Monday, September 4, 2023

“A living hell”: Disabled People Are Rising From Their Wheelchairs … and They’re Not Happy About It (Satire)

                EPONYMOUS, COLORADO — “Shhh!” says 39-year-old Cy Chevsky, crouching by candlelight with his ear to his front entry door. With wild eyes and wilder hair, he listens for noises from outside. “They’re still there. Yesterday it was Maury Povich.”

“Maury Povich!” I say in surprise.

“Shhh!” Chevsky says, but it’s too late: The paparazzi begin shouting and banging on the storm door. Chevsky covers his ears and yells. “My life now is a living hell.”

A frame d photo on the foyer wall above shows a complete contrast: Chevsky smiling and stylish, sitting arm-in-arm with a beaming young woman and a gray poodle both seated on his lap. His wheelchair from the photo now sits empty in a far corner of the room, no longer needed since the day last April when Chevsky suddenly and unexpectedly rose out of it, never to return.

“It was the BEEP-BEEP-iest day of my life,” he says. “It ruined me.”

Doctors were as baffled as Chevsky was, so he began his own search for the cause of what the Internet was calling a “miracle.” But in the meantime his girlfriend left him over trust issues, his friends became unreachable, and traffic to his websites and social media accounts cratered when he was denounced as a fake.

“I worked for years after my spinal cord injury to build myself back up,” he says, “and while I did, I also built up a brand as a disability influencer. I put in so many hours. I believed in what I was doing — helping others — and it was a revenue stream for us. Now they call me a grifter.” Even his old dog, Muffin, who had cataracts, would growl whenever he stood up. Eventually she ended up spinning around and around in one spot until animal welfare could cart her away for her own safety.

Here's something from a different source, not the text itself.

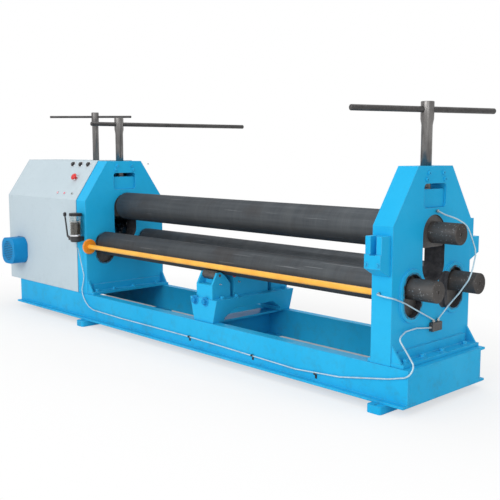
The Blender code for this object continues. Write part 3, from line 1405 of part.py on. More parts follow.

Bewildered, Chevsky flailed around for answers until he was contacted by Dr. Victor Petroculus of Palm Beach, Florida. Petroculus took a particular interest in the outraged headlines coming from the tabloid press, because the same thing had happened to him 15 years earlier. His career as a premier ballet dancer had been cut short by a spinal cord injury he sustained while skiing, but he had successfully pivoted to a second life as a sought-after fundraiser and motivational speaker. Then, like Chevsky, Petroculus, for no known medical reason, spontaneously rose from his wheelchair. “I lost one career to the accident,” he said, “and another when I stood from that miserable chair. … I remember thinking, I have to get the remote.” In a template for what would happen to Chevsky, Petroculus met with rage and ruin. And like Chevsky, he’s none too happy about it. “Worst thing that’s ever happened to me,” Petroculus says, “bar none.”

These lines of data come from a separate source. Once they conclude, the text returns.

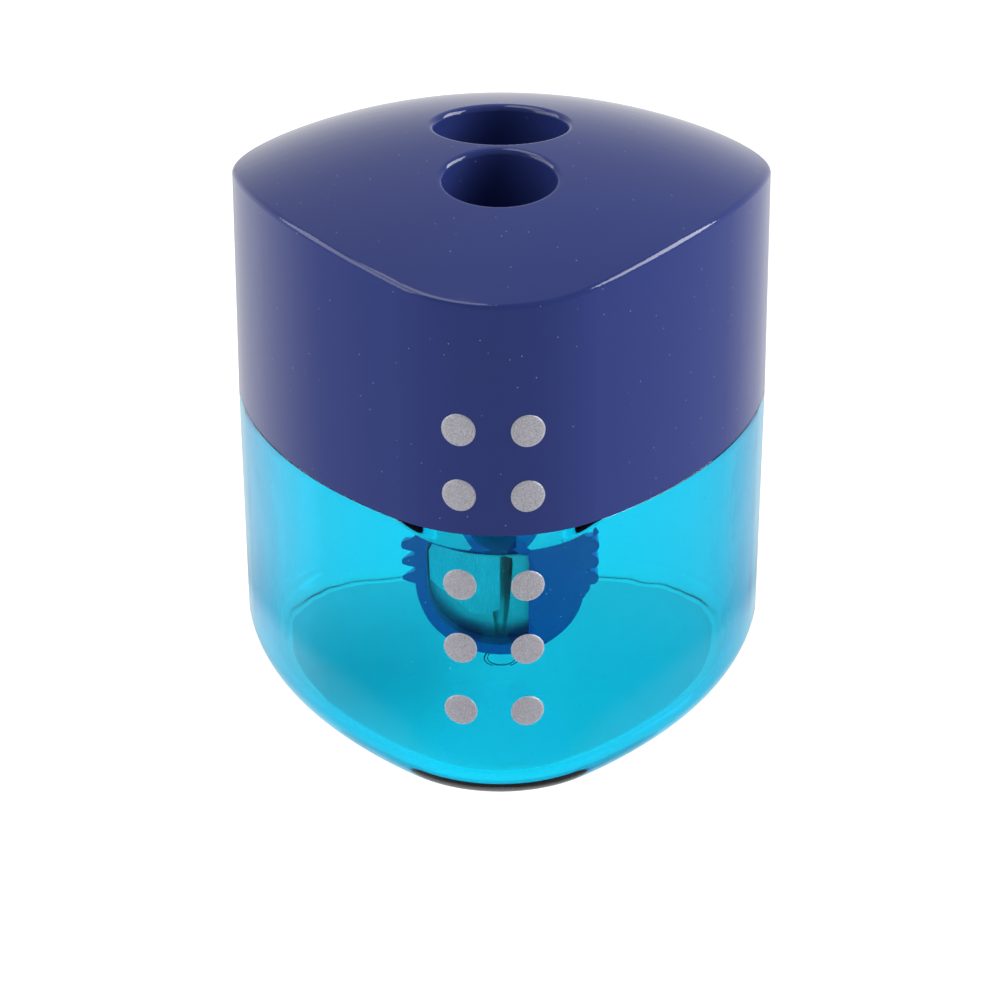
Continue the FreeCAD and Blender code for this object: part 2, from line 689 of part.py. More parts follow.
def make_skin(label, start, height, taper):
    """The thin layer that the dots are printed in: the outer plan, grown by a dot's
    thickness, less the plan itself."""
    layers = []
    for suffix, inset in (("inner", "0"), ("outer", f"-{cell('dot_thickness')}")):
        body = new_body(f"{label}_{suffix}")
        sketch = plan_sketch(body, f"{label}_{suffix}_Outline", start, inset)
        pad(body, f"{label}_{suffix}_Pad", sketch, height, TaperAngle=taper)
        layers.append(body)
    skin = doc.addObject("Part::Cut", label)
    skin.Base, skin.Tool = layers[1], layers[0]
    doc.recompute()
    return skin


def make_dot(label, skin, x_expression, z_expression):
    """One round dot: the skin inside a level cylinder at the front corner."""
    rod = doc.addObject("Part::Cylinder", f"{label}_rod")
    rod.setExpression("Radius", cell("dot_radius"))
    rod.setExpression("Height", cell("corner_radius"))
    rod.setExpression("Placement", f"create(<<placement>>; create(<<vector>>; {x_expression};"
                                   f" -{cell('corner_spread')}; {z_expression});"
                                   f" create(<<rotation>>; 0; 0; 90))")
    dot = doc.addObject("Part::Common", label)
    dot.Base, dot.Tool = skin, rod
    dot.Label = label
    doc.recompute()
    return dot


def make_dots():
    """Two columns of dots down the front corner, over the cap and the container."""
    seam = cell("seam_height")
    cap_skin = make_skin("cap_skin", seam, f"{cell('total_height')} - {seam}",
                         f"-{cell('cap_draft')}")
    container_skin = make_skin("container_skin", "0", seam, "0")
    rows = [("cap_dot", cap_skin, seam, "cap_dot_low", "cap_dot_pitch", 2),
            ("container_dot", container_skin, "0", "container_dot_low",
             "container_dot_pitch", 3)]
    dots = []
    for name, skin, base, low, pitch, count in rows:
        number = 0
        for row in reversed(range(count)):
            for sign in (-1, 1):
                number += 1
                x = f"{cell('dot_shift')} + {sign} * {cell('dot_spacing')} / 2"
                z = f"{base} + {cell(low)} + {row} * {cell(pitch)}"
                dots.append(make_dot(f"{name}_{number}", skin, x, z))
    return dots


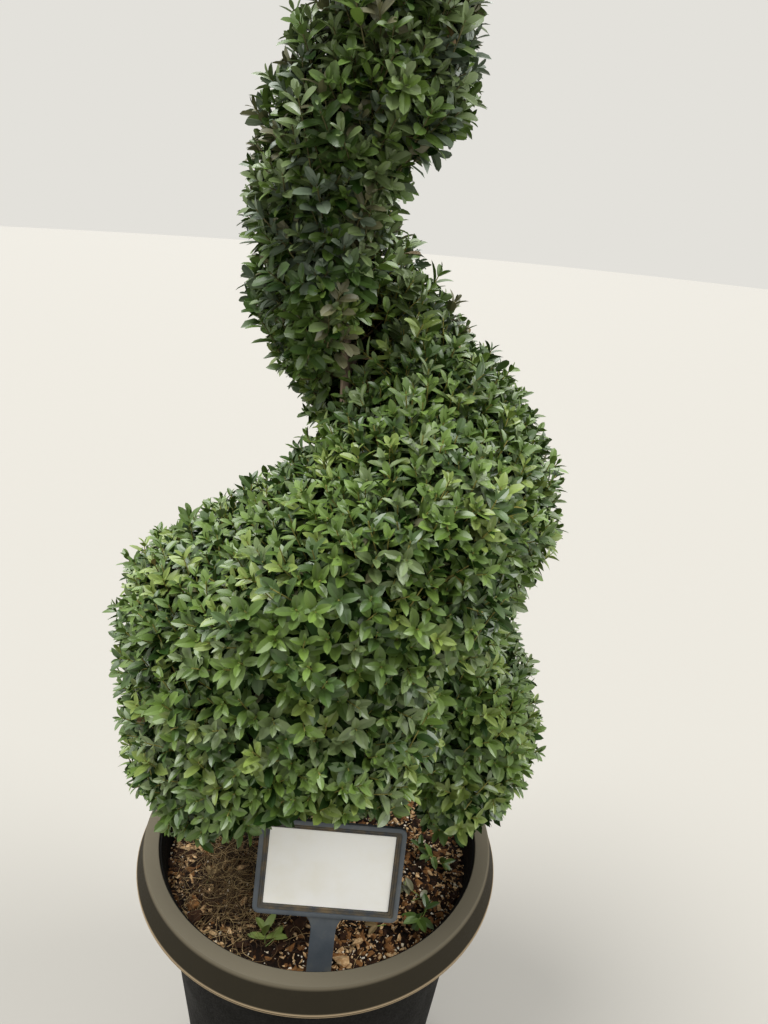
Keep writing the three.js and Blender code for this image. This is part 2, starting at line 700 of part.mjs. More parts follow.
function roundedRectangle(width, height, corner) {
  const shape = new THREE.Shape();
  const x = width / 2;
  const y = height / 2;
  shape.moveTo(-x + corner, -y);
  shape.lineTo(x - corner, -y);
  shape.absarc(x - corner, -y + corner, corner, -Math.PI / 2, 0);
  shape.lineTo(x, y - corner);
  shape.absarc(x - corner, y - corner, corner, 0, Math.PI / 2);
  shape.lineTo(-x + corner, y);
  shape.absarc(-x + corner, y - corner, corner, Math.PI / 2, Math.PI);
  shape.lineTo(-x, -y + corner);
  shape.absarc(-x + corner, -y + corner, corner, Math.PI, Math.PI * 1.5);
  return shape;
}

function plate(shape, thickness) {
  const settings = { depth: thickness, bevelEnabled: false, curveSegments: CORNER_SEGMENTS };
  return new THREE.ExtrudeGeometry(shape, settings);
}

// Local axes of the holder: x along its width, y up its stem, z out of its face
function holderPlacement() {
  const turn = new THREE.Matrix4().makeRotationZ(radians(HOLDER_YAW));
  turn.multiply(new THREE.Matrix4().makeRotationX(radians(90 - HOLDER_LEAN)));
  turn.multiply(new THREE.Matrix4().makeRotationZ(radians(HOLDER_ROLL)));
  const foot = new THREE.Vector3(...HOLDER_FOOT, SOIL_TOP);
  return turn.setPosition(foot);
}

const FRAME_CENTRE = HOLDER_STEM_LENGTH + HOLDER_HEIGHT / 2;

function holderLocalSolid(grown) {
  const outerEdge = roundedRectangle(HOLDER_WIDTH, HOLDER_HEIGHT, HOLDER_CORNER);
  const frame = plate(outerEdge, HOLDER_FRAME_DEPTH);
  frame.translate(0, FRAME_CENTRE, 0);
  const half = HOLDER_STEM_WIDTH / 2 + grown;
  const topHalf = HOLDER_STEM_TOP_WIDTH / 2;
  const rightSide = [
    [half * HOLDER_POINT_SHARE, -HOLDER_STEM_BURIED - grown],
    [half, -HOLDER_STEM_BURIED / 2],
    [half, HOLDER_STEM_LENGTH - HOLDER_STEM_FLARE],
    [topHalf, HOLDER_STEM_LENGTH + HOLDER_STEM_OVERLAP],
  ];
  const leftSide = [...rightSide].reverse().map(([x, y]) => [-x, y]);
  const bladeEdge = [...rightSide, ...leftSide].map(([x, y]) => new THREE.Vector2(x, y));
  const blade = plate(new THREE.Shape(bladeEdge), HOLDER_THICKNESS + grown * 2);
  blade.translate(0, 0, -grown);
  return solidFrom(frame).add(solidFrom(blade));
}

function framePanel(inset, thickness) {
  const outline = roundedRectangle(HOLDER_WIDTH - inset, HOLDER_HEIGHT - inset, CARD_CORNER);
  return plate(outline, thickness);
}

function labelHolderSolid() {
  const recess = framePanel(HOLDER_LIP * 2, HOLDER_FRAME_DEPTH);
  recess.translate(0, FRAME_CENTRE, HOLDER_FRAME_DEPTH - HOLDER_RECESS);
  return holderLocalSolid(0).subtract(solidFrom(recess));
}

function labelCardSolid() {
  const card = framePanel((HOLDER_LIP + GAP) * 2, CARD_THICKNESS);
  card.translate(0, FRAME_CENTRE, HOLDER_FRAME_DEPTH - HOLDER_RECESS + GAP);
  return solidFrom(card);
}

const finish = {
  pot: new THREE.MeshStandardMaterial({ color: 0x35352f, roughness: 0.62, metalness: 0 }),
  soil: new THREE.MeshStandardMaterial({ color: 0x3a2c20, roughness: 1, metalness: 0 }),
  bark: new THREE.MeshStandardMaterial({ color: 0x6f6353, roughness: 0.9, metalness: 0 }),
  leaves: new THREE.MeshStandardMaterial({ color: 0x46683a, roughness: 0.5, metalness: 0 }),
  holder: new THREE.MeshStandardMaterial({ color: 0x3c424a, roughness: 0.5, metalness: 0 }),
  card: new THREE.MeshStandardMaterial({ color: 0xe9e6da, roughness: 0.6, metalness: 0 }),
};

function addPiece(parent, name, solid, material) {
  const mesh = new THREE.Mesh(geometryFrom(solid), material);
  mesh.name = name;
  parent.add(mesh);
}

const plant = new THREE.Group();

const labelHolder = new THREE.Group();
labelHolder.applyMatrix4(holderPlacement());
plant.add(labelHolder);
addPiece(labelHolder, 'label_holder', labelHolderSolid(), finish.holder);
addPiece(labelHolder, 'label_card', labelCardSolid(), finish.card);

const holderSlot = holderLocalSolid(GAP).transform(holderPlacement().elements);
addPiece(plant, 'pot', potSolid(), finish.pot);
addPiece(plant, 'soil', soilSolid(holderSlot), finish.soil);
addPiece(plant, 'trunk', solidFrom(trunkGeometry()), finish.bark);

const FIRST_SEED = 100;
for (let i = 0; i + 1 < MASS_EDGES.length; i += 1) {
  const number = String(i + 1).padStart(2, '0');
  const from = MASS_EDGES[i];
  const to = MASS_EDGES[i + 1];
  addPiece(plant, `bough_${number}`, boughSolid(from, to), finish.bark);
  addPiece(plant, `foliage_${number}`, foliageSolid(from, to, FIRST_SEED + i), finish.leaves);
}

export default plant;
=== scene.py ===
"""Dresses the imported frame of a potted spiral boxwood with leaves, twigs, bark, soil and plastic."""

from __future__ import annotations

import json
import logging
import math
from dataclasses import dataclass, field
from enum import Enum

import bmesh
import bpy
import numpy as np
from mathutils import Matrix, Vector, noise

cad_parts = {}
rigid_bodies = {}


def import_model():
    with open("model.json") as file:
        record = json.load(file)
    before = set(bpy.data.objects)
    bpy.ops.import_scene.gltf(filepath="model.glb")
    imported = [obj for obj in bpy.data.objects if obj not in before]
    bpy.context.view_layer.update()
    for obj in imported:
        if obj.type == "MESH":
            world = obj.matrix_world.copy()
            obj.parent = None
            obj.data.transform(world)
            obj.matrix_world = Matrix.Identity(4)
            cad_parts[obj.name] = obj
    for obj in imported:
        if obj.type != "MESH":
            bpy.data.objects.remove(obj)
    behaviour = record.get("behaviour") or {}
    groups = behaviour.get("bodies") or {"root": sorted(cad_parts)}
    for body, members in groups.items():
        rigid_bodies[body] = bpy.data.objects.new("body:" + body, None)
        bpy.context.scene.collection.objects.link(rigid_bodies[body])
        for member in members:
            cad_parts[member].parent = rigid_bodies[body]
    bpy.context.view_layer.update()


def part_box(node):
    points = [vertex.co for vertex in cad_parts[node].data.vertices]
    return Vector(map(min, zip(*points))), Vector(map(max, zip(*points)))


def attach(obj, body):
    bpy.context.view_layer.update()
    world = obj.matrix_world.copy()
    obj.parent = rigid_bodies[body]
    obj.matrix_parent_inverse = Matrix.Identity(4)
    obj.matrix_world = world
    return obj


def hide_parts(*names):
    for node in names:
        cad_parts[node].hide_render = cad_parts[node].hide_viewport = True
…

Petroculus used his contacts from the fundraising world to gather information and look into similar cases he found. He consulted with medical experts and others over five continents. It led to his founding The Research Center for Unwanted Healings, operating in a state-of-the-art ADA-accessible cardboard box in Palm Beach. “We’ve got Wi-Fi,” he says. Work at the center reveals a startling phenomenon: Globally, one to three people with disabilities are healed spontaneously and inexplicably every year. And the cause? “Our best knowledge in the field says it’s from old prayers by third parties. There must be millions of them up there, swirling around like moths.

“Just as well-meaning bystanders sometimes give unwanted help without asking — or too much help,” Petroculus says, “so it’s common for people with disabilities to be prayed over even when it’s not wanted. We’re finding that a small but devastating number of these virulent prayers are circulating for years, decades, maybe even centuries. And occasionally one will find home even after its been long forgotten.” The results, he points out, are devastating.

Mothy prayer says, "I'm coming for you."

In Chevsky’s case, the devastation comes with a frozen Gofundme account, the loss of his disability-based remote job for a government agency, and vandalism on his home, where neighbors did a surprise home-makeover accessibility renovation 13 years before. He may lose his Medicaid benefits too, and that agency further warned in a letter that it could claw back benefits already paid.

Even worse, he says, is his loss of identity. “I don’t know how to do anything,” he says. “So much of my life’s work was oriented toward dealing with my disability. In that realm I was an ace.”

In his darkened home, Chevsky says, “Even my dog left me.” He admits that sometimes, he curls up at night in his old wheelchair. But his whisperings are interrupted by more sharp banging directly on the front door. Chevsky jumps, as intense shards of light penetrate his home from around the edges of the door.

“Cy Chevsky! Mr. Chevsky, I know you’re in there,” says a voice booming through the door. “Mr. Chevsky, it’s Maury Povich! Come on my program, submit to a lie detector test. I’ll make it worth your while. I won’t go away without an answer, Mr. Chevsky. Mr. Chevsky!”